Lagos stressed that social fraud may be wrong, immoral or illegal. Wrongness refers to offences that are not legally penalised but affect coexistence, such as parking a vehicle badly and paralysing traffic. Immoral acts include situations like eating something while shopping in a supermarket and not paying for it.

Illegal social fraud, in turn, may occur on a mass scale and covers those who avoid paying for a bus ticket, use state subsidies improperly, or evade paying taxes.

In Chile, as in other Latin American countries, it is common practice for retail outlets in outlying neighbourhoods not to issue receipts for every purchase, said Lagos, and this is wholly accepted by the population.

“I don’t really care,” Bernarda, a middle-aged woman who buys bread every day from a small store near her home in La Florida, a mainly middle class suburb southeast of Santiago, but who does not always receive a formal receipt for her purchase.

“I have known this woman (the store owner) for years and I know she is honest,” she said. “It’s all the same to me,” said another neighbour beside her. “What do I want a tax receipt for?
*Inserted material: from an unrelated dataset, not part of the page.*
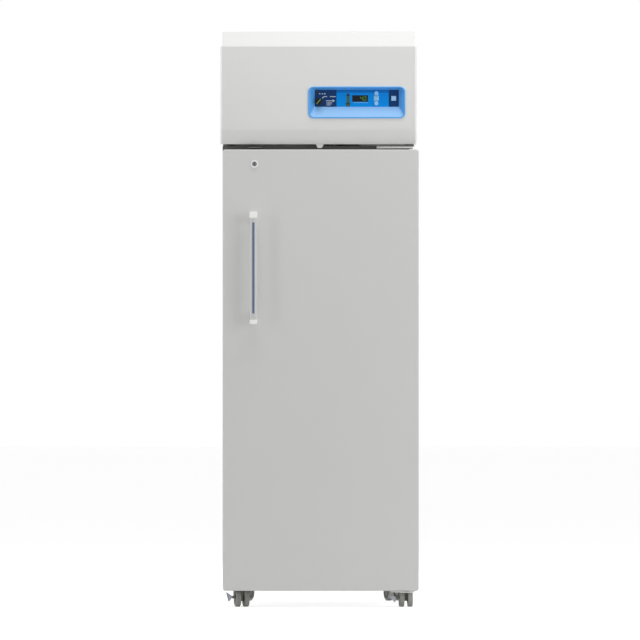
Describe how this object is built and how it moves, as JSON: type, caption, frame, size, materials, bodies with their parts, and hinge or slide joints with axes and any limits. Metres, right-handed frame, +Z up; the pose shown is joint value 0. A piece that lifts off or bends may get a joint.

Anyway, everybody does it,” she said.

This behaviour is widespread in the region and is reflected daily in the question that retailers and service providers in many countries constantly ask consumers when it is time to pay: “With IVA (value added tax) or without IVA?”

Lagos said that over the past decade tax evasion has come to be seen as increasingly legitimate, since corruption in high places “increases people’s perception that it is acceptable not to pay taxes, because the money is being stolen and misspent.”

Quiroga, however, believes the time has come for citizens to realise that their political and social rights are infringed whenever the system allows tax evasion and corruption to become common practice.

“This is the only way we are going to be able to overcome this scourge,” she said.